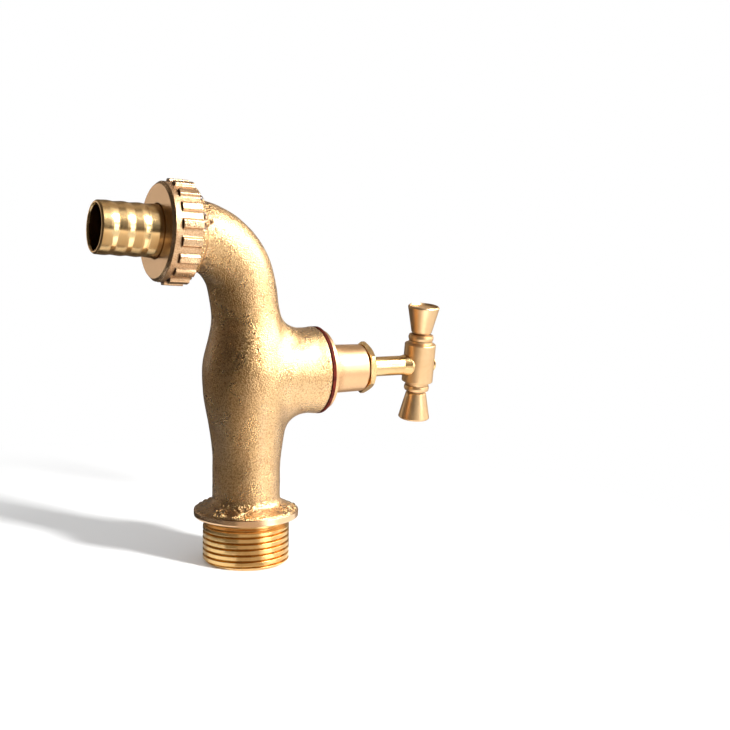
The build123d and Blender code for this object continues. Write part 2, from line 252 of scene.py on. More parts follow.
# %% Dark cards: patches of a sphere round the tap, and sectors on the floor
CARD_ROWS, CARD_COLUMNS = 9, 13
CARD_FAR, CARD_NEAR, FLOOR_CARD_LIFT = 1.1, 0.25, 0.0006


def dark_sheet(name, points, shade):
    """A sheet that metal mirrors and the camera looks past. It takes no plain light from the
    floor. A shade above 1 glows."""
    made, tree = material(name)
    if shade > 1:
        show(tree, add(tree, "Emission", Color=WHITE, Strength=shade))
    else:
        show(tree, add(tree, "BsdfDiffuse", Color=(shade, shade * 0.85, shade * 0.7, 1)))
    sheet = sheet_through(name, points, made)
    sheet.visible_camera = sheet.visible_diffuse = sheet.visible_shadow = False


def card(name, turns, rises, shade, distance=CARD_FAR):
    """A matte card between two turns and two rises (degrees), part of a sphere."""
    points = direction(np.linspace(*turns, CARD_COLUMNS), np.linspace(*rises, CARD_ROWS)[:, None])
    dark_sheet(name, distance * points + np.array(AIM), shade)


def floor_card(name, turns, shade, reach):
    """A matte sector lying just over the floor, between two turns and two distances."""
    points = (np.geomspace(*reach, CARD_ROWS)[:, None, None]
              * direction(np.linspace(*turns, CARD_COLUMNS), 0))
    dark_sheet(name, points + (0, 0, FLOOR_CARD_LIFT), shade)


card("dark_card_left", (-108, 42), (-3, 88), 0.04)
card("grey_card_behind_left", (-134, -108), (-3, 11), 0.62)
card("dark_card_behind_left", (-176, -108), (11, 88), 0.12)
card("dark_card_far_left", (-176, -134), (-3, 11), 0.12)
card("dark_card_top", (36, 184), (74, 89.9), 0.10)
card("dark_card_back", (130, 184), (-3, 75), 0.28)
card("dark_card_low", (36, 112), (-2, 9), 0.14)
card("dark_card_near", (-104, 8), (-14, 20), 0.05, CARD_NEAR)
floor_card("floor_card_behind_left", (-180, -134), 0.10, (0.016, 1.1))
floor_card("floor_card_left", (-108, -12), 0.04, (0.10, 1.1))
floor_card("floor_card_left_near", (-150, -42), 0.04, (0.040, 0.088))
floor_card("floor_card_between", (-42, -12), 0.20, (0.030, 0.098))
floor_card("floor_card_under_nut", (-134, -108), 0.07, (0.10, 0.85))
floor_card("floor_card_front", (-12, 36), 0.44, (0.016, 1.1))
floor_card("floor_glow", (45, 64), 3.0, (0.018, 0.13))
floor_card("floor_card_back", (130, 180), 0.30, (0.016, 1.1))

# %% [markdown]
# ## Node groups: effects that several finishes share
#
# Sand-cast skin, turning marks, handling tarnish: each is one group with a few inputs, so a
# finish is made by placing groups and giving them values. They could be pictures, but a picture
# has edges and one scale, and noise in space covers any shape. A group only puts out numbers
# that change over the surface. The shader itself stays in the material.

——

→ **Aim**:
Please write out the material word for word from its first line through the line holding "dark_sheet(name, distance *", including both, and no line past it.

→ **Complete answer**:
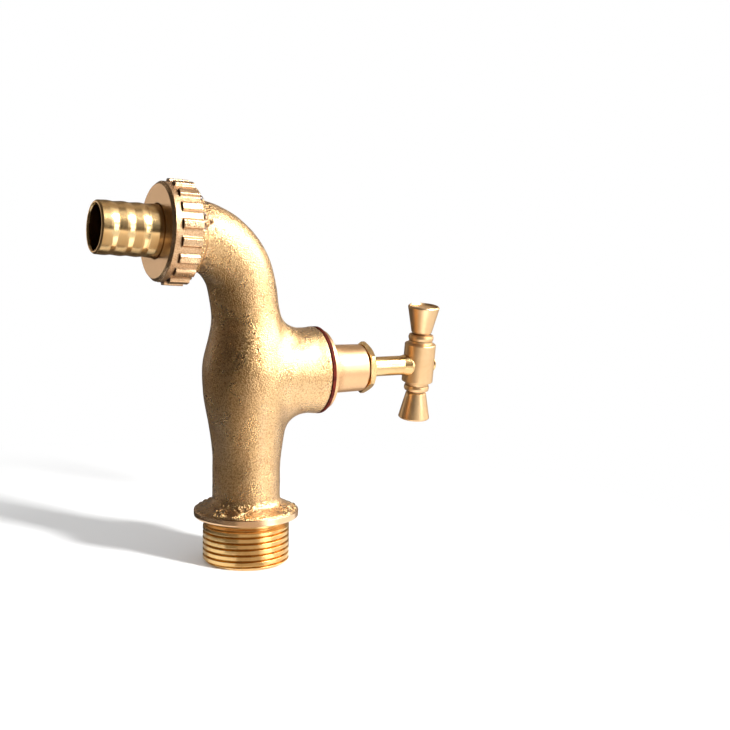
The build123d and Blender code for this object continues. Write part 2, from line 252 of scene.py on. More parts follow.
# %% Dark cards: patches of a sphere round the tap, and sectors on the floor
CARD_ROWS, CARD_COLUMNS = 9, 13
CARD_FAR, CARD_NEAR, FLOOR_CARD_LIFT = 1.1, 0.25, 0.0006


def dark_sheet(name, points, shade):
    """A sheet that metal mirrors and the camera looks past. It takes no plain light from the
    floor. A shade above 1 glows."""
    made, tree = material(name)
    if shade > 1:
        show(tree, add(tree, "Emission", Color=WHITE, Strength=shade))
    else:
        show(tree, add(tree, "BsdfDiffuse", Color=(shade, shade * 0.85, shade * 0.7, 1)))
    sheet = sheet_through(name, points, made)
    sheet.visible_camera = sheet.visible_diffuse = sheet.visible_shadow = False


def card(name, turns, rises, shade, distance=CARD_FAR):
    """A matte card between two turns and two rises (degrees), part of a sphere."""
    points = direction(np.linspace(*turns, CARD_COLUMNS), np.linspace(*rises, CARD_ROWS)[:, None])
    dark_sheet(name, distance * points + np.array(AIM), shade)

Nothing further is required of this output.